Kathy is from a small town called Middlevale about an hour’s drive from Our Company. She is 24 years old and has worked at Our Company ever since she graduated from high school seven years ago. Single, she lives in a small apartment near a dog park where she regularly exercises her two hundred pound German Shepherd. She is interested in men but her giant dog has other ideas and quickly scares potential suitors away. Kathy’s chief skills are shirking work and ducking responsibility. As a result of her complete lack of visibility, her position at Our Company is secure even though no-one is quite sure what she does or who she works for.

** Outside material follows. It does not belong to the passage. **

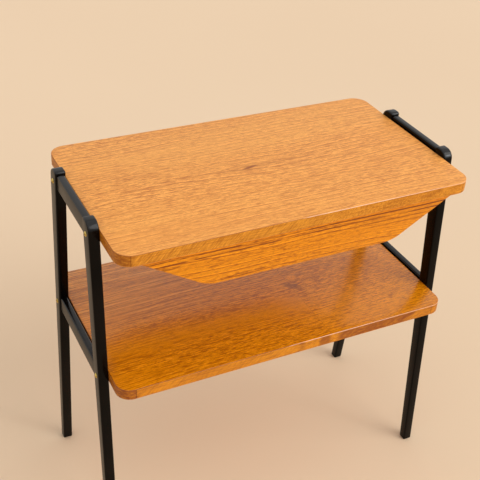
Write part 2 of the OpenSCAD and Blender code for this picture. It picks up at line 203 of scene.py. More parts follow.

The Project Manager was not given any input into the delivery date for the garden shed. No surprise there. The delivery date was driven by the customer’s needs and additionally, in this case, by an over-zealous salesperson. So Jimmy McCrusty did what he always did and developed his schedule starting from both the planned start and finish dates and working his way towards the middle.
The schedule started with the preparation of the Project Plan, which came out of the project’s budget and was thus part of the project, followed by the design phase. Fabrication of the garden shed in the factory followed the design phase as shown below. The final activities were the assembly of the garden shed and acceptance in the customer’s back yard. The customer was responsible for site preparation.
Garden Shed Project Gantt Chart
Now, that’s a good looking Gannt Chart. The little triangles are called milestones. Milestones have no duration but represent significant achievements along the way. When a milestone is reached, the Project Manager will dutifully fill it in on his weekly status report. The horizontal bars represent tasks that require a duration and usually effort to accomplish.
So, with the development of a Project Plan, the Project Manager breathes life into his nascent project. And in the same way that some people believe that our lives are charted from beginning to end even before we are born, fatalism it’s called, some people believe that the Project Plan accurately charts the life of a project even before it begins. Naivety, it’s called. Those few believers in project fatalism are mainly senior managers who hate with a passion to hear bad news and hate even worse to pass along bad news to shareholder and investors. Senior managers believe that a project is destined to end with a successful conclusion because that’s what they need to believe.
On the other hand, there aren’t too many project managers out there who believe that a project will run on its own to a successful conclusion simply by distributing the Project Plan to those who will be doing the work. Projects need to be nurtured and guided along the path that’s been planned for it.
And that’s the job of Jimmy McCrusty, Project Manager.